Numerous historians agree that Susannah's second husband was Richard Fields, with whom she had seven children: Richard Jr., George, Lucy, John, Turtle, Thomas, and Susannah. Fields (sometimes recorded as Field) was English, and worked in the Cherokee trade. He served as a witness to a land cessation along the Broad River of Georgia, which was drawn in Chota in 1771, between traders and eight sachem and warriors to settle their trade debts. In 1777, Fields was paid for bringing horses from the Cherokee to the Virginia militia. He was working as an armorer for the Cherokee in 1778, and his pay of £60 was requested from the Virginia Governor's Council by the Indian agent, Joseph Martin. Susannah was "uniformly friendly to the white people from the commencement of the revolutionary war" and warned them when they might be in danger, according to Judge David Campbell of Tennessee. Richard Jr., who was born around 1762, moved to Texas around 1820, became the chief of the Texas Cherokee and served until his death in 1827, when he was ordered to be killed by The Bowl. George fought in the Cherokee auxiliary under Andrew Jackson in the Creek War of 1813–1814. He participated in the Battle of Horseshoe Bend. He migrated to Indian Territory and lived in the Saline district. His death on April 14, 1849, was reported in the Cherokee Advocate and The Evening Post. Lucy married twice, first to Daniel McCoy and then to James Harris. Turtle served as a soldier in the Creek War, and became a Methodist preacher in 1826. Turtle was one of the signers of the Cherokee Constitution of 1839, and a member of the Cherokee Council in 1840. The youngest daughter, Susannah, married George Brewer, and later Thomas Foreman.

===Martin===
Starr identified Susannah's third husband as Joseph Martin, the general and Indian agent who had employed Susannah's second husband. Lockwood confirmed that for a century, Joseph was considered by most historians to be Susannah's third husband, until research in the late 1990s, showed Joseph was Susannah's brother-in-law. Joseph was appointed as Indian agent in 1777 by Patrick Henry, a founding father and the Governor of Virginia. By 1780, Joseph's brother John (also known as Jack) was serving as a trader in the Cherokee country and living in the Overhill Towns. According to Lockwood, Susannah and John married in either 1781 or 1782, and settled in Coyotee town (also Coyatee), located twenty miles below Chota. Her children from her prior marriage to Fields lived with the couple at Coyatee. Lockwood believed the family moved to the Tugaloo region, along the Unicoi Trail which ran west from the Tugaloo River to the head of the Chattahoochee River, and settled in the Nacoochee Valley, now in White County, Georgia, around 1789. Fields thinks the family lived in the Nacoochee Valley when John Jr. was born based on a letter from Samuel Wales to Governor Gilmer, dated August 30, 1831, stating that John Jr. was born in Habersham County, Georgia, which at the time it was written included White County.
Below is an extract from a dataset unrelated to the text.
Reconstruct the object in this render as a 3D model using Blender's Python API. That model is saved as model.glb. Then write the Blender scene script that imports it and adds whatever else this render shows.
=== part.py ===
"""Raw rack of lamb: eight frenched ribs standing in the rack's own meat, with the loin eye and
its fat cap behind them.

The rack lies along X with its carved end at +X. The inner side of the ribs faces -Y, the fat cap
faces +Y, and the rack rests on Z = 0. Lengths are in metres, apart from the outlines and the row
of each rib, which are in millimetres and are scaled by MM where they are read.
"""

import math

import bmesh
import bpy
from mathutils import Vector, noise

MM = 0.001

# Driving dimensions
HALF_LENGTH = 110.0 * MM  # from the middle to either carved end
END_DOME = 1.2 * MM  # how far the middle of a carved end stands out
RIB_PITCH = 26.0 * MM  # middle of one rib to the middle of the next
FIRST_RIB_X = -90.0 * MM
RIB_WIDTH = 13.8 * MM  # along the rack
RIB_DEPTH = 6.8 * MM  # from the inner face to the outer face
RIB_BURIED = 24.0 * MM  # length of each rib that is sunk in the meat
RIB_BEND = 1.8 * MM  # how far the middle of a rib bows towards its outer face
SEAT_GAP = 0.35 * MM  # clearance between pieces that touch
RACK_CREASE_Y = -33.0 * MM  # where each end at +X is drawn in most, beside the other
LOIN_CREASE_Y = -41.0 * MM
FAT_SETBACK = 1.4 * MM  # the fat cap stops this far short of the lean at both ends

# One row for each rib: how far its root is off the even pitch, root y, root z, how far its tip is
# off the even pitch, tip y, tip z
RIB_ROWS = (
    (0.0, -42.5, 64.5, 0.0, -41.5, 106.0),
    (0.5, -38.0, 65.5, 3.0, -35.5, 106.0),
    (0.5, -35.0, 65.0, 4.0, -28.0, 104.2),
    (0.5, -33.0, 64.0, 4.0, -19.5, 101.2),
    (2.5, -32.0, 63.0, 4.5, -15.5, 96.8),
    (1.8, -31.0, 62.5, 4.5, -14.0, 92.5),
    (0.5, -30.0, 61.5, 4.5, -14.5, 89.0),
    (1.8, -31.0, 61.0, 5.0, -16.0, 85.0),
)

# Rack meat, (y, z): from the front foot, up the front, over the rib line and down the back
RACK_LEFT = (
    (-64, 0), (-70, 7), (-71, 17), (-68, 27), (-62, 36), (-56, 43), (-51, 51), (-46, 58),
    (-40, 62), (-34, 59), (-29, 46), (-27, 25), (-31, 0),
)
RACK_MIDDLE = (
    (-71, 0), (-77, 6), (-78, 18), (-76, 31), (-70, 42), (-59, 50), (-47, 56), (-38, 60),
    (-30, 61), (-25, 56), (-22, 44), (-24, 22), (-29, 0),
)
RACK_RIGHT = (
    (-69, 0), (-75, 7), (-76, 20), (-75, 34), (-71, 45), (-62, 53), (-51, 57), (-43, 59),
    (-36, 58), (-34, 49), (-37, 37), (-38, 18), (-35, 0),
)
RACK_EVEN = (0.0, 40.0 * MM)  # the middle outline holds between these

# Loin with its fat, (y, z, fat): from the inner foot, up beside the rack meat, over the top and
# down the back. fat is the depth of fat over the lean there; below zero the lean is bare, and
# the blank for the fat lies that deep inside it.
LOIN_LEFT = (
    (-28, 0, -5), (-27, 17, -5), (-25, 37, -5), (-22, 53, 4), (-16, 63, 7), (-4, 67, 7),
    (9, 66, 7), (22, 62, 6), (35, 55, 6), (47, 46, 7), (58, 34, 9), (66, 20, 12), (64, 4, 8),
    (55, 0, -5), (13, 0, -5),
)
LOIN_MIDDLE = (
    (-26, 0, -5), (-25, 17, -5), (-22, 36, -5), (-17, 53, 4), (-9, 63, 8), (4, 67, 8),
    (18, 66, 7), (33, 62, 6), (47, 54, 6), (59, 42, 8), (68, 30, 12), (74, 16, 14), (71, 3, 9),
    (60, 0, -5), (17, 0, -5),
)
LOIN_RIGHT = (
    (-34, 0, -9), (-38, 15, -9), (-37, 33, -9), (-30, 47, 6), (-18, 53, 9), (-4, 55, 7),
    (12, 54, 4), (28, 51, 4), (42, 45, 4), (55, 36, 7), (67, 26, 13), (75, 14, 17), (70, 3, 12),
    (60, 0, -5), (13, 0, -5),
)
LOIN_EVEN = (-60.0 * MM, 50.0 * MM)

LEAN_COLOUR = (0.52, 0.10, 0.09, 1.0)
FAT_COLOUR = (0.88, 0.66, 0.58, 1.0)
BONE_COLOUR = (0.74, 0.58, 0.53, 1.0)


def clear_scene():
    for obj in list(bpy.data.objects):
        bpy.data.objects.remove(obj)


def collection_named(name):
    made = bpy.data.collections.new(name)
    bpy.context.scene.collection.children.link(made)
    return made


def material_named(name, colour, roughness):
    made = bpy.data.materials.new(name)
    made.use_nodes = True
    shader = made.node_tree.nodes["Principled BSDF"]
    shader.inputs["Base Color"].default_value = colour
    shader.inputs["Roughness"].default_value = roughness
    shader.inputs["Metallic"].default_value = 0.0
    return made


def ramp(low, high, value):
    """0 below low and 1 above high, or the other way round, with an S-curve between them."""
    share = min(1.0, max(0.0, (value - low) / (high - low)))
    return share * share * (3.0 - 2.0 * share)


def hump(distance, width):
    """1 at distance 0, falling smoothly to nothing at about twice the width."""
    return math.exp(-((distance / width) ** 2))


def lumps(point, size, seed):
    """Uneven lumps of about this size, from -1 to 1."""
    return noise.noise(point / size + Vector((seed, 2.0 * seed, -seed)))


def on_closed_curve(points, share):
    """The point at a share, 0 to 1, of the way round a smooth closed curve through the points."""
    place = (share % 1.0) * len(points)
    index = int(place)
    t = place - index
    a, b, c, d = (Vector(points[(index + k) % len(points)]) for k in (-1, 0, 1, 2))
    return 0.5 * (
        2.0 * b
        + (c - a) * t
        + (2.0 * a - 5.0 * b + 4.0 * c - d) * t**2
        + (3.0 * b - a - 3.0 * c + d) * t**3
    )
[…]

The couple had three children: Nancy, John Jr., and Rachel. Nancy was the oldest child and married Jeter Lynch. After their parents died, she raised her younger siblings, and her eight children with Lynch. John Jr.'s birth date is listed on his tombstone as October 20, 1784. He served as a Cherokee Constitutional Convention delegate in 1827 at New Echota, was the first treasurer of the Cherokee Nation, and "first Chief Justice of the first supreme court ever instituted in the Cherokee Nation". He removed to Indian Territory and died on October 17, 1840, near Fort Gibson, where he was buried. The youngest daughter was Rachel, who was born on March 1, 1788, and married Daniel Davis.

==Death and legacy==
According to Fields, Susannah died during John Jr.'s adolescence, which Lockwood says would have been before he was sixteen. Many prominent Cherokee leaders descend from Susannah. Some of her notable descendants are:

- Jesse Bushyhead (1804–-1844), was a Baptist preacher and Chief Justice of the Cherokee Nation from 1840 to 1844.
- Dennis Wolfe Bushyhead (1826–1898), was elected twice (1879 and 1883) and served eight years as Principal Chief of the Cherokees.
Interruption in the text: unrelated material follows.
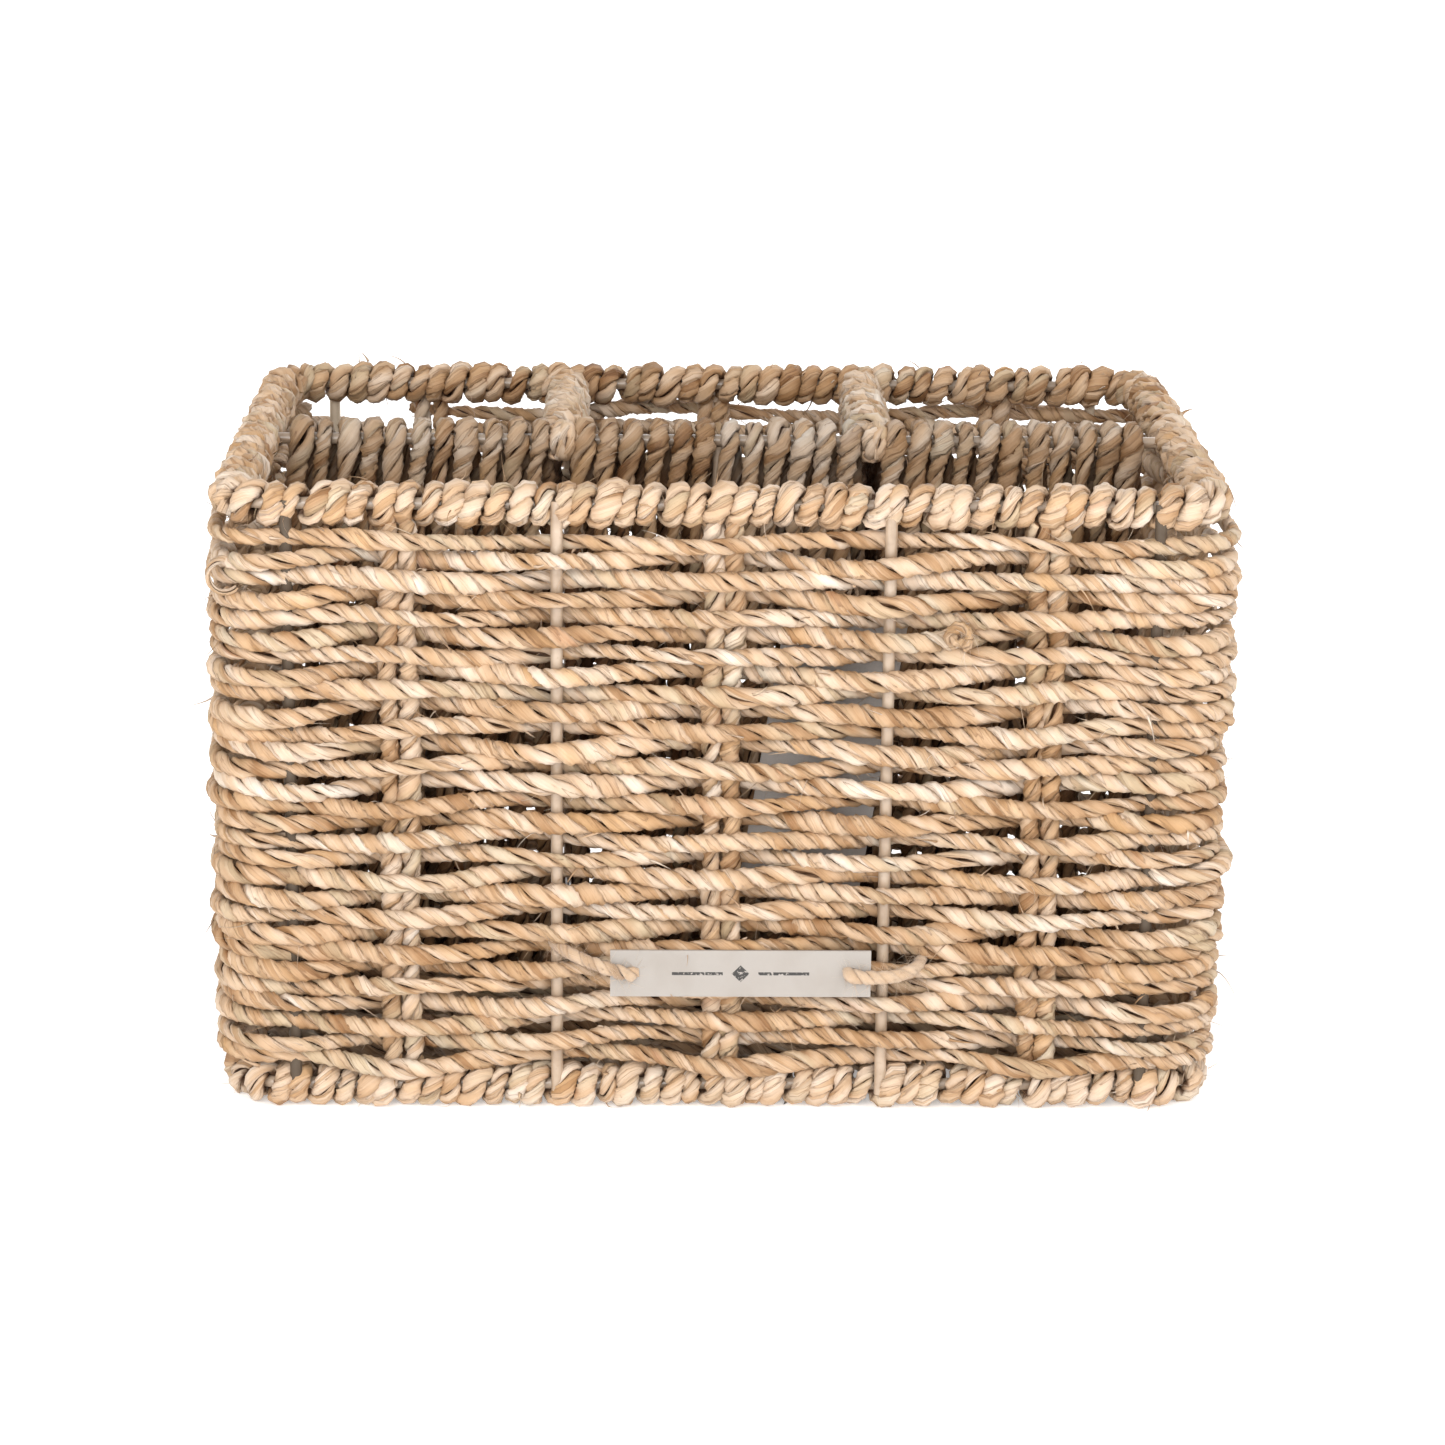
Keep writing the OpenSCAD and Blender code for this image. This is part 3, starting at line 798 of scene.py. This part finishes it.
def ringStakes():
    # every stake's place along the hoop, and whether it is a wire
    found = [(x, wire) for x, wire in longStakes]
    found += [(rightMiddle + y, wire) for y, wire in shortStakes]
    found += [(backMiddle + x, wire) for x, wire in longStakes]
    found += [(leftMiddle + y, wire) for y, wire in shortStakes]
    return found


stakes = ringStakes()
uprightOff = 2 * wireR  # how far outside the hoop's line the wires and the rope pairs stand
ropeOff = 2.0 * mm

postPlaces = {round(p, 6) for p in (-postX, postX, backMiddle - postX, backMiddle + postX)}


def isPost(place):
    # whether a stake's place is a corner post's
    return round(place, 6) in postPlaces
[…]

- William Penn Adair (1830–1880), served as a senator, Supreme Court Justice, and assistant Principal Chief for the Cherokee nation.
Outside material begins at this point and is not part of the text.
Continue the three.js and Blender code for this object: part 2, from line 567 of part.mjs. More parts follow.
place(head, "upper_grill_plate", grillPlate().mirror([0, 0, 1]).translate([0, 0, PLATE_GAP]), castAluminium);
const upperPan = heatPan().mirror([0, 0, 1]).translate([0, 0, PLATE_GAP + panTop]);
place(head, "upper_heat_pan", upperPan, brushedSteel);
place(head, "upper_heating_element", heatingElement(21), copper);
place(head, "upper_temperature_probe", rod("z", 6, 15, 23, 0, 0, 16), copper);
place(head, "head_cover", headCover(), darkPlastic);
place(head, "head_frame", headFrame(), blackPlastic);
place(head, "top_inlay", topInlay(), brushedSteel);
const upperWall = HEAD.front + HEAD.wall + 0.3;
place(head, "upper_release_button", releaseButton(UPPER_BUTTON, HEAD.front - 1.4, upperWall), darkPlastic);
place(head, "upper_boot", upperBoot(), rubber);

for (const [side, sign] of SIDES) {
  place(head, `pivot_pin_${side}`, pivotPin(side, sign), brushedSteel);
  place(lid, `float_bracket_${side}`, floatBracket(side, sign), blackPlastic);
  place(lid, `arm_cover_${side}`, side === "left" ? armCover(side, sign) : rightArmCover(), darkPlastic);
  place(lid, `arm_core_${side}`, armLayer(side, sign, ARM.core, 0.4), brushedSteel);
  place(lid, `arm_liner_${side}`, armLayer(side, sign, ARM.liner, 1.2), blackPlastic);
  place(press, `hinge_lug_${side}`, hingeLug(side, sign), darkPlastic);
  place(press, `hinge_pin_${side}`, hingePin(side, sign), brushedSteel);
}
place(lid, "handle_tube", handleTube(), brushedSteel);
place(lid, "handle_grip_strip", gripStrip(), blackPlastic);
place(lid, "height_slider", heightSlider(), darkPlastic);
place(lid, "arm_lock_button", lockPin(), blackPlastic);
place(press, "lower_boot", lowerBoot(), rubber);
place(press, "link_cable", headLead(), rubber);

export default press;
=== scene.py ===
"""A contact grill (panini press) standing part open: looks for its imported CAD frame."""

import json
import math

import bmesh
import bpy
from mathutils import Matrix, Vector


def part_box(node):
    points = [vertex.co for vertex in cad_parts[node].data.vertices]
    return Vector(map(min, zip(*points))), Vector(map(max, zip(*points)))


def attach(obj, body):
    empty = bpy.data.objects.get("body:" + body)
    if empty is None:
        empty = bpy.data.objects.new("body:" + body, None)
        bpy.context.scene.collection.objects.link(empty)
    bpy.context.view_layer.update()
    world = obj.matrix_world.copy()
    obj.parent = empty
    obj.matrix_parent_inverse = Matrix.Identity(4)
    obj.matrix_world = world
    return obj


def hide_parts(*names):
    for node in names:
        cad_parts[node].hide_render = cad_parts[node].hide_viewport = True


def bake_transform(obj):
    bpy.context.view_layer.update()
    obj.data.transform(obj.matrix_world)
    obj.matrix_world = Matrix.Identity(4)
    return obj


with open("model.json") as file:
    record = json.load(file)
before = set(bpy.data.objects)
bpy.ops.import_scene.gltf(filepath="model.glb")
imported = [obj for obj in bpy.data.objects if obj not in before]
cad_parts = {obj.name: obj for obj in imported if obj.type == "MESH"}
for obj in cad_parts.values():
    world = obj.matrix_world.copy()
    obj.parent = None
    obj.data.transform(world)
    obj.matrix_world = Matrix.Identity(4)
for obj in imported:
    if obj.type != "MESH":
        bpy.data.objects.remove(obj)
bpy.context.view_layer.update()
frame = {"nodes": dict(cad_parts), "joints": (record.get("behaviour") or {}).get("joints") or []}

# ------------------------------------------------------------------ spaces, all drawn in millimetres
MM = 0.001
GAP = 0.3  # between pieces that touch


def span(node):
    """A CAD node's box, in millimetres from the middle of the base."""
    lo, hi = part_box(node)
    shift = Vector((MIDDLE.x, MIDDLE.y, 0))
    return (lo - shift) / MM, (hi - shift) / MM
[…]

- Edward Wilkerson Bushyhead, known as Ned (1832–1907), was a newspaperman, miner, and lawman, who served as sheriff and police chief of San Diego, California in the 1870s and 1880s.
- Carrie Bushyhead Quarles (1834–1909), was a teacher in the Cherokee public school system from 1856–1893.
- Lucian Burr Bell (1838–1915), known as Hooley, served with Stand Watie's confederate troops, was clerk of the Cherokee senate three times, and served three terms (1885–1891) as the senator for the Delaware District of the Cherokee Nation.
- Eliza Bushyhead Alberty (1839–1909), was a teacher and in 1885 became the owner/operator of the National Hotel in Tahlequah, Indian Territory.
- Bula Croker (1884–1957), teacher, women's suffragist, heiress and treasure hunter.